First victim of Bush presidency returns to urge on Florida voters

AL GORE returned to the scene of the crime yesterday, campaigning for Barack Obama in Florida's Palm Beach County, where Democrats…

AL GORE returned to the scene of the crime yesterday, campaigning for Barack Obama in Florida's Palm Beach County, where Democrats believe that butterfly ballots and hanging chads allowed George Bush to steal the 2000 presidential election.

"So, where were we? It's been a long eight years," the former vice-president told a crowd of a couple of hundred at a West Palm Beach ballroom.

"Eight years later, here we are. And you know the story. The economy started to go downhill when the policies changed. It started on 20 January 2001. I know. I was the first one laid off."

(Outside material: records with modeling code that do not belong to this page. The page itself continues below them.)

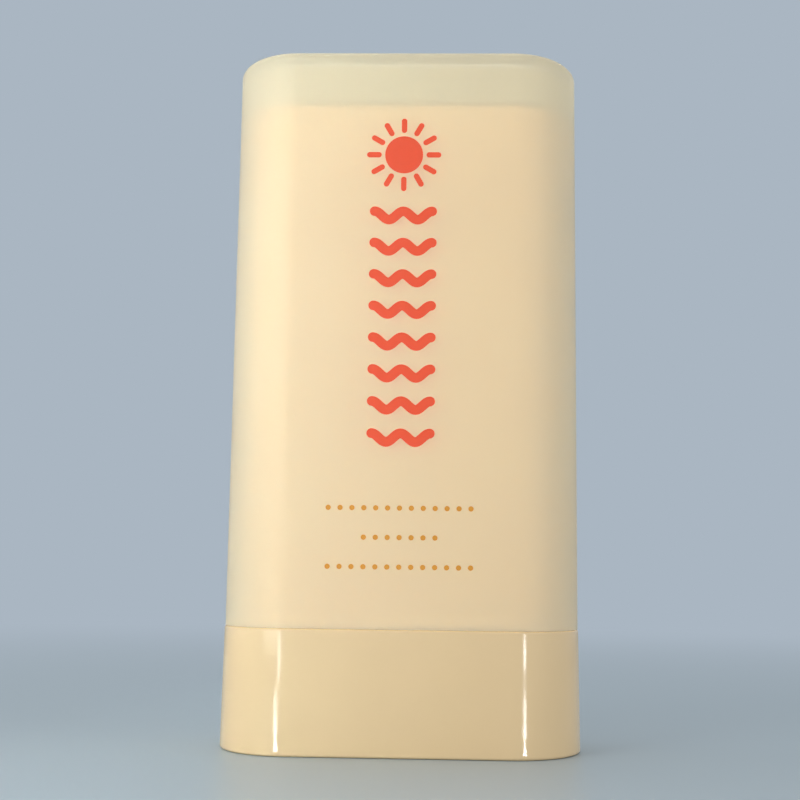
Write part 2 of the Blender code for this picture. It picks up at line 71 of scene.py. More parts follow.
# Drafts, walls and gaps, as the frame's solids have them
END_RUN = 9.55 * MM
BASE_SIDE_DRAFT = 0.3 * MM
BASE_FACE_DRAFT = 0.1 * MM
CAP_SIDE_DRAFT = 0.5 * MM
CAP_FACE_DRAFT = 0.2 * MM
FIT_GAP = 0.3 * MM
CAP_WALL = 1.1 * MM
CAP_ROOF = 1.3 * MM
BASE_WALL = 1.6 * MM
BASE_SHELF = 1.8 * MM
BARREL_WALL = 1.3 * MM
NECK_STEP = 0.8 * MM
BARREL_FLOOR = 1.4 * MM
BARREL_FLOOR_LIFT = 0.4 * MM
LID_WALL = 0.8 * MM
LID_PLUG = 1.5 * MM
LID_DOME = 1.2 * MM
BALM_DOME = 4.4 * MM
BALM_CORE_INSET = 1.3 * MM
CUP_WALL = 1.0 * MM
CUP_RIM = 3.0 * MM
CUP_PLATE = 1.6 * MM
CUP_WEB = 1.3 * MM
STEM_WALL = 1.3 * MM
NUT_LENGTH = 4.0 * MM
PLATE_THICKNESS = 2.4 * MM
PLATE_WALL = 1.2 * MM
PLATE_WALL_REACH = 12.4 * MM

# Radii of rounded edges and inner corners
CROWN_RADIUS = 0.9 * MM
CAP_INNER_RADIUS = 1.0 * MM
CAP_RIM_RADIUS = 0.04 * MM
LIP_RADIUS = 0.3 * MM
FOOT_RADIUS = 0.4 * MM
SOFT_RADIUS = 0.2 * MM
BARREL_RIM_RADIUS = 0.4 * MM
SHOULDER_RADIUS = 0.4 * MM
POCKET_RADIUS = 0.6 * MM

# Snap beads between cap and barrel
BEAD_REACH = 0.2 * MM
BEAD_HALF = 0.7 * MM
BEAD_RISE = 1.6 * MM
BEAD_SPACING = 1.6 * MM

# Seam between cap and base, closed as far as a press of the hand closes it
SEAM_LINE = 0.02 * MM

# Drive thread and the parts on its axis
THREAD_LEAD = 2.8 * MM
THREAD_SENSE = -1
THREAD_ROOT = 2.4 * MM
THREAD_CREST = 3.2 * MM
THREAD_LAND = 0.7 * MM
THREAD_FLANK = 0.35 * MM
THREAD_BREAK = 0.12 * MM
THREAD_PLAY = 0.3 * MM
THREAD_RUNOUT = 0.4 * MM
NUT_PLAY = 0.35 * MM
TIP_CHAMFER = 0.5 * MM
NECK_CLEARANCE = 0.3 * MM
SNAP_HEIGHT = 0.6 * MM
SNAP_GRIP = 0.25 * MM
COLLAR_THICKNESS = 1.0 * MM
DRIVE_SIDE = 3.6 * MM

# Dial
DIAL_BODY = 6.0 * MM
DIAL_FLANGE = 1.2 * MM
DIAL_FLANGE_REACH = 1.4 * MM
DIAL_BOSS_RADIUS = 4.5 * MM
DIAL_RIM_WALL = 1.2 * MM
DIAL_WEB = 1.9 * MM
SCOOP_DEPTH = 4.6 * MM
SCOOP_CORNER = 1.1 * MM
GRIP_BAR = 3.0 * MM

# Print on the cap's front: a sun over waves, and three dotted rules near the seam
INK_LIFT = 0.005 * MM
INK_DEPTH = 0.02 * MM
SUN_Z = 76.6 * MM
SUN_RADIUS = 2.45 * MM
RAY_COUNT = 12
RAY_START = 3.25 * MM
RAY_END = 4.45 * MM
RAY_WIDTH = 0.7 * MM
WAVE_COUNT = 8
WAVE_TOP_Z = 68.6 * MM
WAVE_PITCH = 4.1 * MM
WAVE_WIDTH = 7.4 * MM
WAVE_CRESTS = 2
WAVE_SWING = 0.55 * MM
WAVE_STROKE = 1.25 * MM
RULE_Z = 31.0 * MM
RULE_PITCH = 3.7 * MM
RULE_DOTS = (13, 7, 13)
DOT_RADIUS = 0.33 * MM
DOT_PITCH = 1.5 * MM

# Directions of a fillet
UP = 1
DOWN = -1
INWARD = 1
OUTWARD = -1

# Fineness of curves
FLAT_STEPS = 10
ARC_STEPS = 26
FILLET_STEPS = 6
BEAD_STEPS = 10
DOME_STEPS = 16
DOME_POWER = 2.4
ROUND_STEPS = 96
INK_STEPS = 12
WAVE_STEPS = 48
THREAD_STEPS = 48
SPARE_TURNS = 2
OVERRUN = 1.0 * MM
SHARP_ANGLE = math.radians(32)

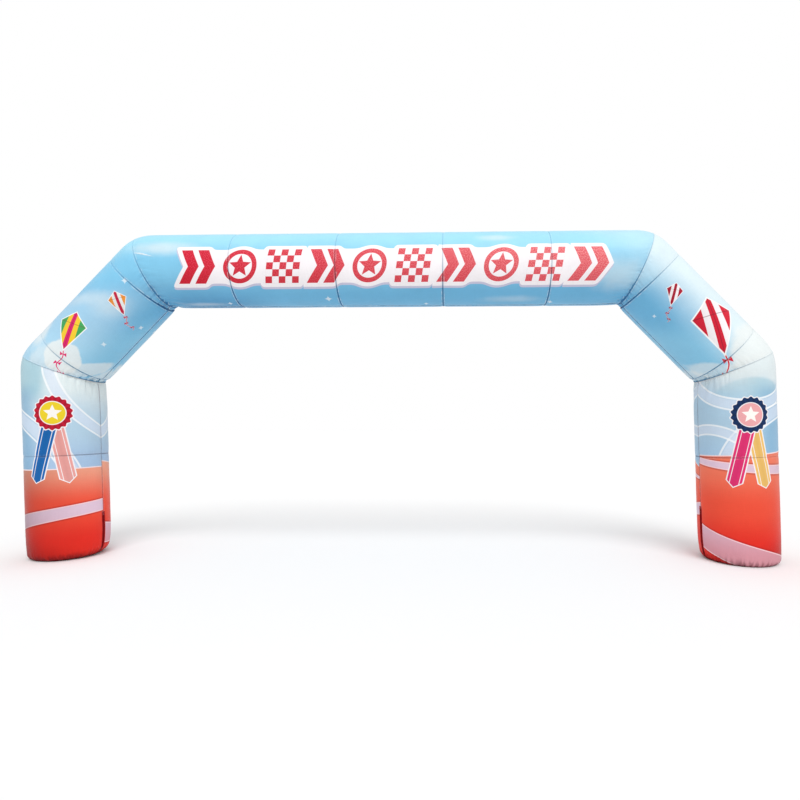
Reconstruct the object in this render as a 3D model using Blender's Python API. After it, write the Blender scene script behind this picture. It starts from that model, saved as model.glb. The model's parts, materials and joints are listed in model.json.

It was Mr Gore's first campaign visit to Florida since 2000 but the memory of the disputed election remains fresh among local Democrats. They believe that Palm Beach County's confusing butterfly ballot caused thousands of Gore supporters to accidentally vote for Independent conservative Pat Buchanan.

READ MORE

By the time the US supreme court halted the Florida recount, Mr Bush was only a few hundred votes ahead so confused Palm Beach voters could have swung the election.

"I had one of those butterfly ballots," recalled local firefighter Barkley Garnsey, who took his two- year-old daughter along to see Mr Gore. "I was confused looking at that ballot myself. So I knew that the election was lost right here in Palm Beach County."

Mr Gore came to Florida to urge Democrats to vote early. The former vice-president suggested that they should not take a chance by waiting until Tuesday. "Don't let anyone take your vote away or talk you into throwing it away. Take it from me, elections matter. And every vote matters.

"There are times when the hinges of history are creaking. This is such a moment . . . This is the classic choice between change and more of the same, between hope and fear, between the future and the past."

Mr Gore remains a leaden speaker and his ponderous delivery has not improved, but he excited in the West Palm Beach crowd a sense of nostalgia and wistful thoughts of what might have been.

"I was thinking about that today, how much different it would be," said Mr Garnsey. "We would have been looked at by the world much differently. We wouldn't have gotten into this war. I just can't imagine but I'm sure we'd be a lot better off than we are today."